Ya sabemos, por otro lado, que hay jueces del Real Madrid y del
Barcelona CF, y nos lo hace manifiesto su elección partidista para ciertos
órganos. Lo terrible es que en muchos casos, ese «ser» se traslada al hacer, y
que la sentencia, como saben enjuiciados y abogados, se orientará (o matizará,
en el mejor de los casos) hacia un lado u otro dependiendo de las variables del
juzgador, del juzgado y de lo juzgado.
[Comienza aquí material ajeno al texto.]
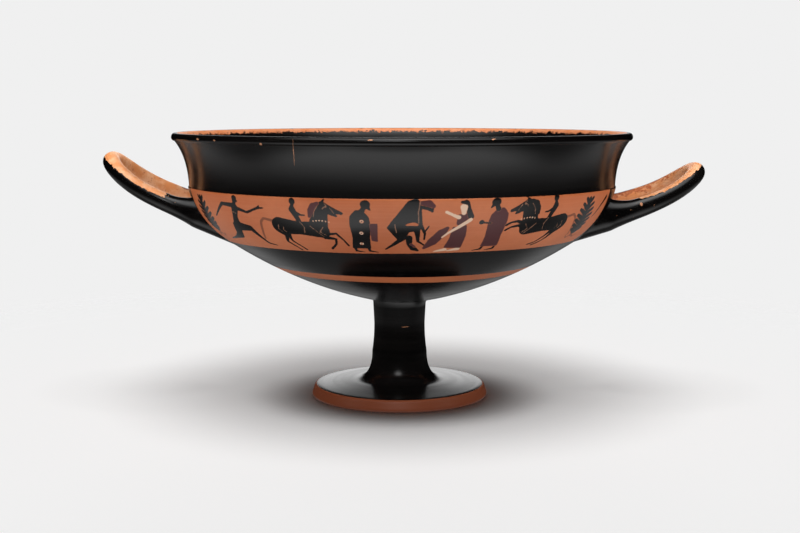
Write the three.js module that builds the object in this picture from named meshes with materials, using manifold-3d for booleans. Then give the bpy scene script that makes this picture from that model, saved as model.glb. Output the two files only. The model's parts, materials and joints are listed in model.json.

He aquí un último ejemplo reciente, el
de ese fiscal de la Audiencia Nacional que, desde una perspectiva fuertemente
ideologizada (valga decir «prejuiciosa»), se dedicaba a mandar impíos trinos
contra compañeros, superiores jerárquicos y, por supuesto, el Gobierno. ¿Podríamos
confiar en su imparcialidad según nuestra persona y la acusación con que
acudiésemos a su presencia? Y, sobre todo, ¿podríamos confiar en el buen
sentido y juicio de quien, amparándose en el infantil y maripopinesco «@cespiralidoso»,
enviaba sus trinos (o impíos píos) ¡pensando que su origen y cuenta eran
anónimos y no se descubrirían!?
¡Arreniego! ¡Arreniego!, que diría mi abuela materna, Carolina.